Addressing these issues in different decision problems evolved into development of different quantitative and qualitative multi-attribute decision analysis (MADM) methods and tools (Adam & Humphreys, 2008; Figueira et al., 2005; Bouyssou et al., 2006). Quantitative methods represent attributes with quantitative (numerical) values. The group of classical quantitative methods is large and includes, among others, outranking methods (ELECTRE and its variants, PROMETEE) (Figueira et al., 2005), methods based on Multiple Attribute Utility Theory (MAUT) (Jacquet-Lagreze & Siskos, 1982) and Analytical Hierarchy Process (AHP) (Saaty, 2008). Qualitative methods, on the other hand, represent attributes with qualitative (symbolic) values. Methods that belong to this group are ZAPROS (Moshkovich & Larichev, 1995), which is based on verbal decision theory, Rough Sets (Greco et al., 2001) and Doctus (Baracskai & Dörfler, 2003). This paper builds on the DEX method (Bohanec & Rajkovič, 1990), which is a member of the latter group. DEX has been successfully used in a wide range of applications, such as environmental (Bohanec et al., 2008), agricultural (Pavlovič et al., 2011), and in medicine and healthcare (Bohanec, Zupan, & Rajkovič, 2000). DEX is implemented in the computer program called DEXi (Bohanec, 2011).

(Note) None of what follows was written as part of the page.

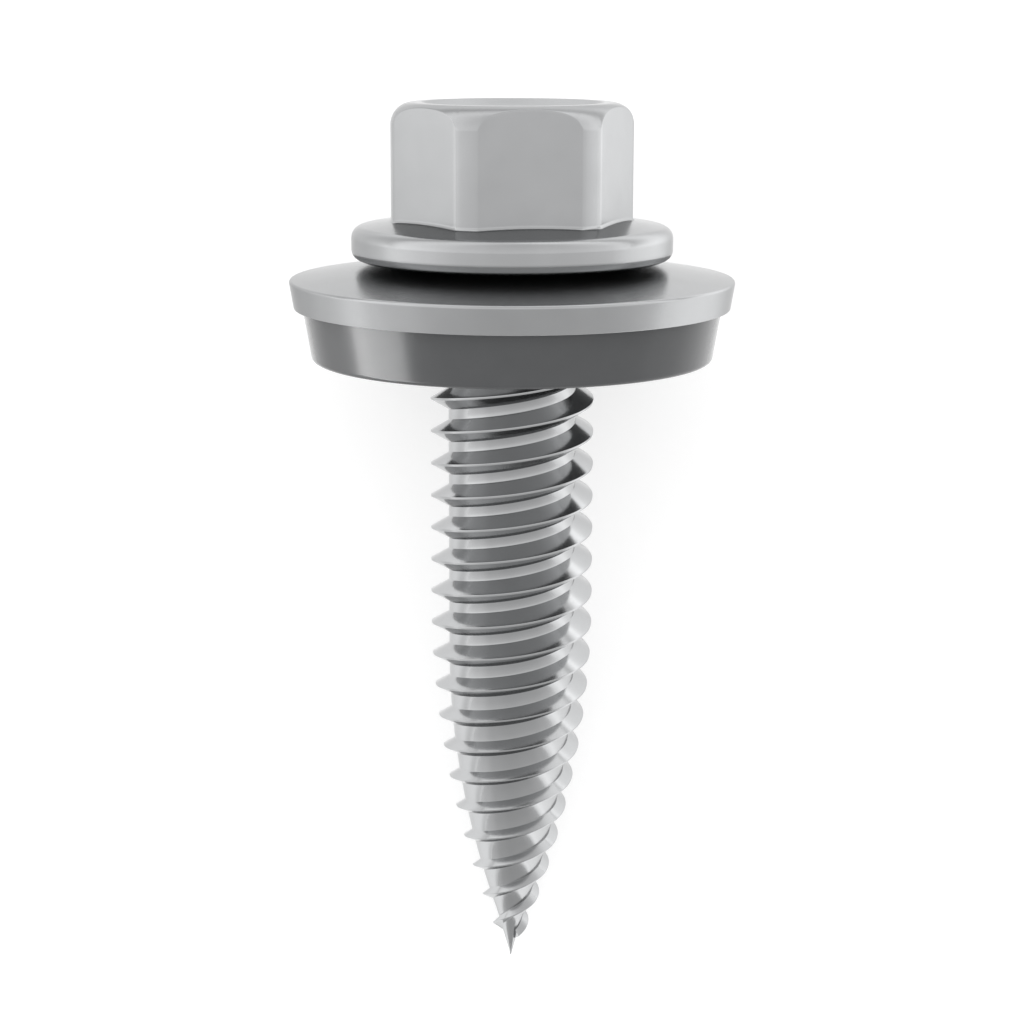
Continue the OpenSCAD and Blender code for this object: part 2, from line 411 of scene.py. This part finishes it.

In DEX, the aggregation of discrete qualitative attributes is specified with a table whose rows are interpreted as if-then rules. Specifically, the decision maker’s preferences over the available options are defined using an attribute that are called a qualitative class. Options that are almost equally preferred belong to the same qualitative class. Consequently, a partial ordering of options is obtained.

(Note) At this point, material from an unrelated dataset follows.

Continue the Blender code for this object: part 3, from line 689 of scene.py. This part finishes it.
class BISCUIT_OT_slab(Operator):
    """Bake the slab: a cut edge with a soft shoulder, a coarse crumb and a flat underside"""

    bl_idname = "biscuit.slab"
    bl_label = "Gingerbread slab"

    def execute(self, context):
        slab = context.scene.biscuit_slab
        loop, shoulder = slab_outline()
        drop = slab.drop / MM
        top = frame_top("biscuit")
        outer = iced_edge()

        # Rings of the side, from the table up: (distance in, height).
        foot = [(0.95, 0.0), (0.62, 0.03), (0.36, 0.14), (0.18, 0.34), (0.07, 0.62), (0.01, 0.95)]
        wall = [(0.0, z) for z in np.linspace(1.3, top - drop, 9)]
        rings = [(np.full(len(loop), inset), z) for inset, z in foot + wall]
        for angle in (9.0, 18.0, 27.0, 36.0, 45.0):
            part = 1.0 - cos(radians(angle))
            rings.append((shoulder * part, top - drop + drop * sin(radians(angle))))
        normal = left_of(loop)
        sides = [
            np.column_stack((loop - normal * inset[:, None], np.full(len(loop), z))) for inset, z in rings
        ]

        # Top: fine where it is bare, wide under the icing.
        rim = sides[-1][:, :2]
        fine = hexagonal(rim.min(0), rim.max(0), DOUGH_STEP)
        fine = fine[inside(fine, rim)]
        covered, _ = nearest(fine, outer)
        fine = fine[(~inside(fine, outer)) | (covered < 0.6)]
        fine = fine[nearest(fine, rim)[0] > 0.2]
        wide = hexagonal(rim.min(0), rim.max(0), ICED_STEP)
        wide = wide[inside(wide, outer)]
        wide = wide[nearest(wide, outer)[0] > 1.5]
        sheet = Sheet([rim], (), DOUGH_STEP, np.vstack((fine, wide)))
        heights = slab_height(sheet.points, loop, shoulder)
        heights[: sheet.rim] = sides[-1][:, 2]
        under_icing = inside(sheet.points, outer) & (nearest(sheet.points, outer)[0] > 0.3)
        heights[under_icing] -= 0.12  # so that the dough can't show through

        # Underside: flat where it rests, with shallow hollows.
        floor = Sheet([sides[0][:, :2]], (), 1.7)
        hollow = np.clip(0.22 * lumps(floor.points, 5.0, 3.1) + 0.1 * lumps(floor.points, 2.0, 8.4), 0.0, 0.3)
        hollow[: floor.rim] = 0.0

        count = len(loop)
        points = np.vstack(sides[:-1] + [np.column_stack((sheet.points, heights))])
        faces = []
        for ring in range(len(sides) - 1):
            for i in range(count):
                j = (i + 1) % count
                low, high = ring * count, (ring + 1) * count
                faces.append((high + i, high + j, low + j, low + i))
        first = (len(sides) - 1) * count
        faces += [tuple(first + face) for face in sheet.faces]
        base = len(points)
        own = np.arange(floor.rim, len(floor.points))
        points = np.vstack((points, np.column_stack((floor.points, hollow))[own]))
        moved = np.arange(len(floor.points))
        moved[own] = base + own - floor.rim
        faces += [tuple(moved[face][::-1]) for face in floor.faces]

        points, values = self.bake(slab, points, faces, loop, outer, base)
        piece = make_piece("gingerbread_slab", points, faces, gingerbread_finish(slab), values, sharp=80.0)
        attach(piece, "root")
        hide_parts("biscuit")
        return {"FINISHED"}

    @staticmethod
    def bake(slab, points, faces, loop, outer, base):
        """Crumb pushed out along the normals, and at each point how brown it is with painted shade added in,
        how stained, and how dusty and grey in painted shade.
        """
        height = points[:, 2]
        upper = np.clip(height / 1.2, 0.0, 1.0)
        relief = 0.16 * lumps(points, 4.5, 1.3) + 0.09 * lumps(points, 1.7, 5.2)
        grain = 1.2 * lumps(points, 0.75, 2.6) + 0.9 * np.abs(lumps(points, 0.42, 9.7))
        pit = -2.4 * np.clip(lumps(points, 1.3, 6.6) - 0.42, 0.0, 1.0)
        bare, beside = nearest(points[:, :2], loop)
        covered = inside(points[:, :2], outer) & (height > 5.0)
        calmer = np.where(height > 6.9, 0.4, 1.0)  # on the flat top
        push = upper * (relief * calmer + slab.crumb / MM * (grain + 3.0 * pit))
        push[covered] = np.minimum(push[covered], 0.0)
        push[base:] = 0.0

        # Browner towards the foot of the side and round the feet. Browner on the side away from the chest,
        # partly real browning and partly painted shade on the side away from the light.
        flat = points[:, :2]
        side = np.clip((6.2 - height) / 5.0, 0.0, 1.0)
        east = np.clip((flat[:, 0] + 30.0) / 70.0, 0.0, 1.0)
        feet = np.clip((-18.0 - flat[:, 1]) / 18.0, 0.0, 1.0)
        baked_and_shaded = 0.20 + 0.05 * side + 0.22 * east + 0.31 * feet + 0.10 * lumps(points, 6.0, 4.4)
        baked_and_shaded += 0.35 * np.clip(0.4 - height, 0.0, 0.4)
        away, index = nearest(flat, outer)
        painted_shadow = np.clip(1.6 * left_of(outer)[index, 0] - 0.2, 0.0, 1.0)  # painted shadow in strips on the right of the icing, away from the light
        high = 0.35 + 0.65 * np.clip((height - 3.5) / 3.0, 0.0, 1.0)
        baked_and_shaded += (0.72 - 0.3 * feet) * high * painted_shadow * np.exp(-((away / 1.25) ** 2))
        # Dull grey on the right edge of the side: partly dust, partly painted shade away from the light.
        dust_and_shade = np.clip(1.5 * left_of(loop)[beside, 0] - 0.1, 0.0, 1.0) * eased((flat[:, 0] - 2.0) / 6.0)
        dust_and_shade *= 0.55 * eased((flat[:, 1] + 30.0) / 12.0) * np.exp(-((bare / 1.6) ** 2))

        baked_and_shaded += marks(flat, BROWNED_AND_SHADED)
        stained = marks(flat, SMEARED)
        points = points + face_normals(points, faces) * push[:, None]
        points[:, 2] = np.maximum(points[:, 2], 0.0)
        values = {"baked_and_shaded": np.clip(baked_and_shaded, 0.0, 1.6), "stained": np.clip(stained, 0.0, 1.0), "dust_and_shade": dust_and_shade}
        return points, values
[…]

Qualitative evaluation of options suffers from two problems: it provides only partial ranking of options instead of full ranking, and is insensitive to small differences among options. One possible way to overcome these problems is to combine qualitative and quantitative evaluation. In addition to qualitative evaluation, which ranks options into classes, we wish to numerically rank options within classes. In this paper, we propose an approach that constructs such a quantitative evaluation model automatically from decision maker’s qualitatively specified preferences.